FIG. 3 is a plan view of an array substrate for an IPS LCD according to the related art.
In FIG. 3, in an array substrate, a gate line 60 and a data line 70 cross each other to define a pixel region P, and a thin film transistor Tr is disposed at the crossing of the gate and data lines 60 and 70. A common line 80 is apart from the gate line 60, and a common electrode 85 is connected with the common line 80. A pixel electrode 95 is connected with the thin film transistor Tr, and is disposed between the adjacent common electrodes 85.
FIGS. 4 and 5 are cross-sectional views taken along lines A-A and B-B of FIG. 3, respectively.
In FIGS. 4 and 5, a gate line 60 (in FIG. 3), a gate electrode 61, a common line 80 (in FIG. 3) and a common electrode 85 are disposed on a substrate 57. A gate insulating layer 62 is disposed on the substrate 57 having the gate electrode 61. A semiconductor pattern 64 is disposed on the gate insulating layer 62 in a thin film transistor Tr, and includes an active layer 64a and an ohmic contact layer 64b, which are made of intrinsic amorphous silicon and doped amorphous silicon, respectively.
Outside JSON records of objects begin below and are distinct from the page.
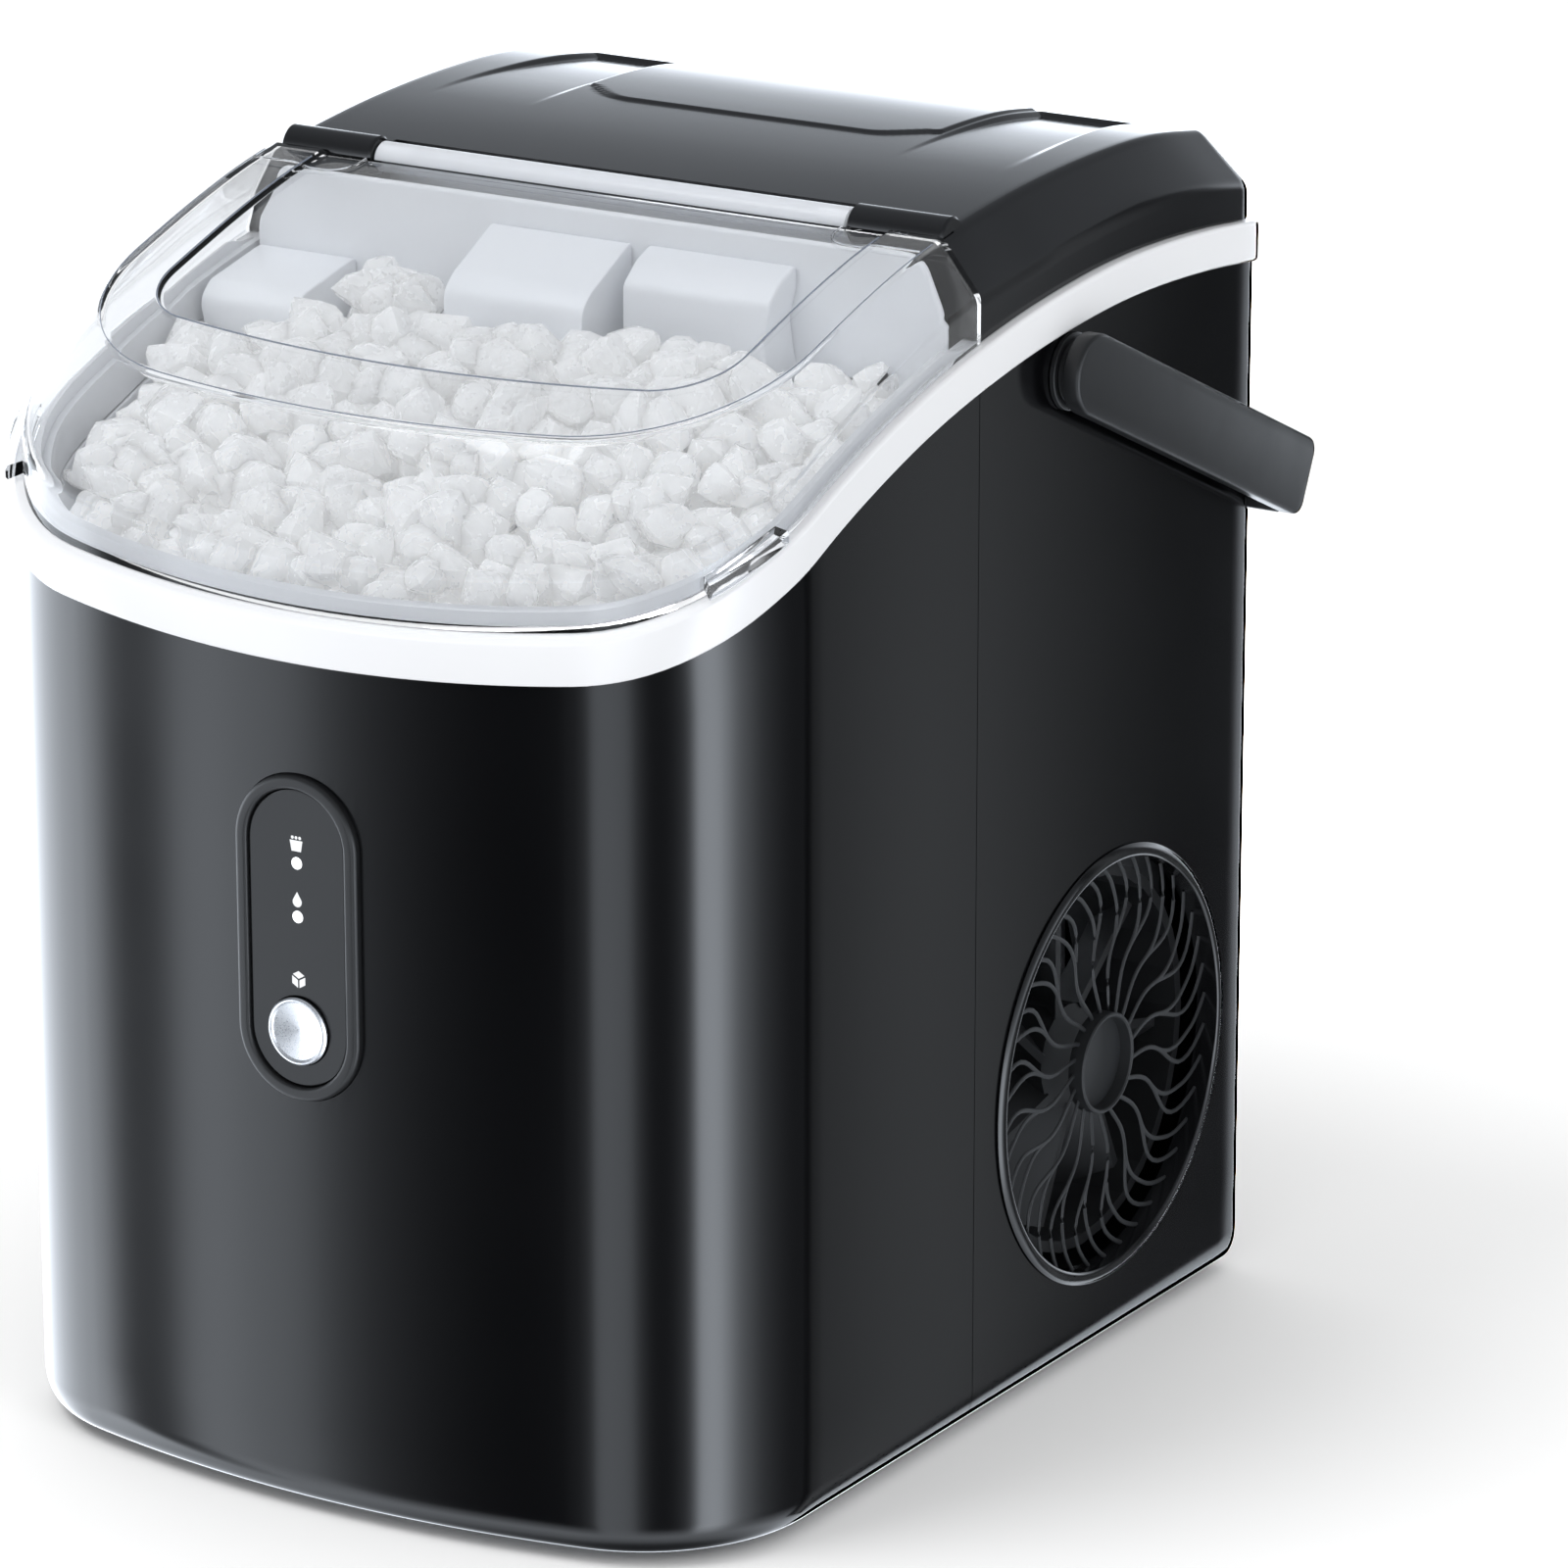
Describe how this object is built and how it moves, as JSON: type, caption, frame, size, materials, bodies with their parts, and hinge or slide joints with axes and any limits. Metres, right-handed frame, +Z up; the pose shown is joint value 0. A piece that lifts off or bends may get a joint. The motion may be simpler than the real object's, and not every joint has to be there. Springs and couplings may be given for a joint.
{
  "type": "countertop ice maker",
  "caption": "Upright countertop nugget ice maker with a hinged clear lid over the ice bin, a round side air grille, a front control panel and a folding carrying handle.",
  "frame": {"origin": "centre of the footprint box of the whole machine with its handle folded, on the surface its feet stand on", "axes": "+Z up, -Y towards the user (the front with the control panel), +X to the right as seen from the front"},
  "size_m": [0.244, 0.2978, 0.3211],
  "materials": {
    "gloss_black_steel": "gloss",
    "hood_black": "gloss",
    "satin_black": "satin",
    "gloss_black_plastic": "gloss",
    "rubber_black": "matte",
    "white_plastic": "gloss",
    "clear_plastic": "polished clear",
    "milky_plastic": "satin",
    "lamp_white": "lit white",
    "spun_aluminium": "spun",
    "stainless": "satin",
    "fin_aluminium": "satin",
    "copper_tube": "bright",
    "board_green": "satin",
    "compressor_black": "satin"
  },
  "bodies": {
    "cabinet": {"front_wrap": "gloss_black_steel", "rear_shell": "gloss_black_steel", "base_tray": "satin_black", "foot_front_left": "rubber_black", "foot_front_right": "rubber_black", "foot_rear_left": "rubber_black", "foot_rear_right": "rubber_black", "trim_band": "white_plastic", "hood": "hood_black", "liner": "white_plastic", "ice_outlet": "white_plastic", "ice_sensor": "satin_black", "ice_basket": "milky_plastic", "panel_bezel": "satin_black", "panel_face": "gloss_black_plastic", "lamp_lens_full": "lamp_white", "lamp_lens_water": "lamp_white", "control_board": "board_green", "side_grille": "satin_black", "fan_shroud": "satin_black", "fan_motor": "stainless", "condenser": "fin_aluminium", "compressor": "compressor_black", "compressor_grommet_1": "rubber_black", "compressor_grommet_2": "rubber_black", "compressor_grommet_3": "rubber_black", "evaporator": "stainless", "ice_head": "milky_plastic", "gearbox_case": "fin_aluminium", "gearbox_cover": "fin_aluminium", "gear_motor": "stainless", "inner_frame": "stainless", "discharge_pipe": "copper_tube", "suction_pipe": "copper_tube", "water_tank": "milky_plastic", "level_sensor": "satin_black", "pump": "satin_black", "water_hose": "milky_plastic", "drain_hose": "milky_plastic", "hinge_pin_left": "stainless", "hinge_pin_right": "stainless", "pivot_boss_left": "satin_black", "pivot_boss_right": "satin_black", "rear_screw_left": "stainless", "rear_screw_right": "stainless", "drain_port": "satin_black", "cord_inlet": "rubber_black", "power_board": "board_green"},
    "lid": {"lid": "clear_plastic"},
    "handle": {"handle_arm_left": "satin_black", "handle_arm_right": "satin_black", "handle_bar": "satin_black", "pivot_clip_left": "stainless", "pivot_clip_right": "stainless"},
    "button": {"power_button": "spun_aluminium"},
    "fan": {"fan": "satin_black"},
    "auger": {"auger": "stainless", "drive_gear": "milky_plastic"},
    "pinion": {"motor_pinion": "stainless"},
    "drain_plug": {"drain_plug": "rubber_black"}
  },
  "joints": [
    {"name": "lid_hinge", "type": "hinge", "parent": "cabinet", "child": "lid", "pos_m": [0, -0.00349, 0.3125], "axis": [-1, 0, 0], "range_deg": [0, 95]},
    {"name": "handle_swing", "type": "hinge", "parent": "cabinet", "child": "handle", "pos_m": [0, 0.03201, 0.273], "axis": [1, 0, 0], "range_deg": [0, 115]},
    {"name": "button_press", "type": "slide", "parent": "cabinet", "child": "button", "axis": [0, 1, 0], "range_m": [0, 0.0015], "stiffness_N_per_m": 600},
    {"name": "drain_plug_pull", "type": "slide", "parent": "cabinet", "child": "drain_plug", "axis": [0, 1, 0], "range_m": [0, 0.012]},
    {"name": "fan_spin", "type": "hinge", "parent": "cabinet", "child": "fan", "pos_m": [0.092, 0.05821, 0.0803], "axis": [1, 0, 0], "continuous": true},
    {"name": "auger_turn", "type": "hinge", "parent": "cabinet", "child": "auger", "pos_m": [-0.008, 0.01951, 0.123], "axis": [0, 0, 1], "continuous": true},
    {"name": "pinion_turn", "type": "hinge", "parent": "cabinet", "child": "pinion", "pos_m": [0.024, 0.01951, 0.103], "axis": [0, 0, 1], "continuous": true}
  ],
  "couplings": [
    {"joint": "pinion_turn", "follows": "auger_turn", "ratio": -3}
  ]
}
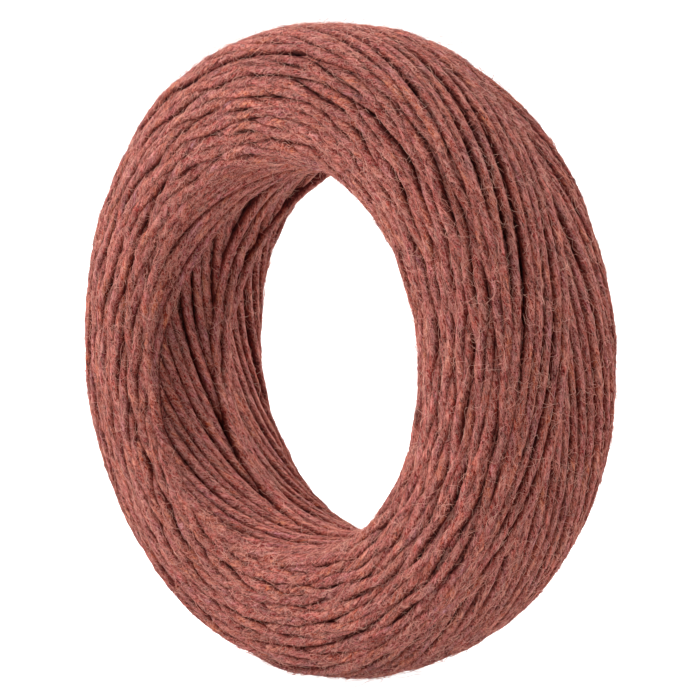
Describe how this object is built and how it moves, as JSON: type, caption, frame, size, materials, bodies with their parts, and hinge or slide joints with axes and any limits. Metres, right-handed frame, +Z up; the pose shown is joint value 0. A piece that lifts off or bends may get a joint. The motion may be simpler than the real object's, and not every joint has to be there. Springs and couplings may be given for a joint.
{
  "type": "coil of waxed linen cord",
  "caption": "Thin waxed linen cord cross-wound into a short open-centred ring, standing on its rim. A supply coil for hand sewing, leatherwork and beading.",
  "frame": {"origin": "on the floor, under the middle of the ring", "axes": "+Y along the axis of the ring, +X across it, +Z up; the ring stands on its rim"},
  "size_m": [0.053, 0.0148, 0.052],
  "materials": {
    "waxed_linen": "dull brick-red linen with a light bloom of wax and fine fibres"
  },
  "bodies": {
    "root": {"wound_cord": "waxed_linen"}
  },
  "joints": []
}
A source electrode 66 and a drain electrode 68 are disposed on the semiconductor pattern 64, and a data line 70 is disposed on the gate insulating layer 62. A passivation layer 76 having a drain contact hole 77 is disposed on the substrate 57 having the source and drain electrodes 66 and 68. A pixel electrode 95 is disposed on the passivation layer 76, and contacts the drain electrode 68 through the drain contact hole 77.
In the related art IPS LCD, a voltage applied to the data line may interfere with a voltage applied to the pixel electrode. Accordingly, there is difference of transmissivities of a white color and a gray color, and thus cross-talk phenomenon occurs.
To minimize cross-talk phenomenon, the common electrode adjacent to the data line has a width of about 10 um, and the common line is disposed apart from the gate line with a predetermined space. As such, the common electrode and the common line occupy a large portion of the pixel region. Accordingly, in the related art IPS LCD, aperture ratio and brightness are reduced.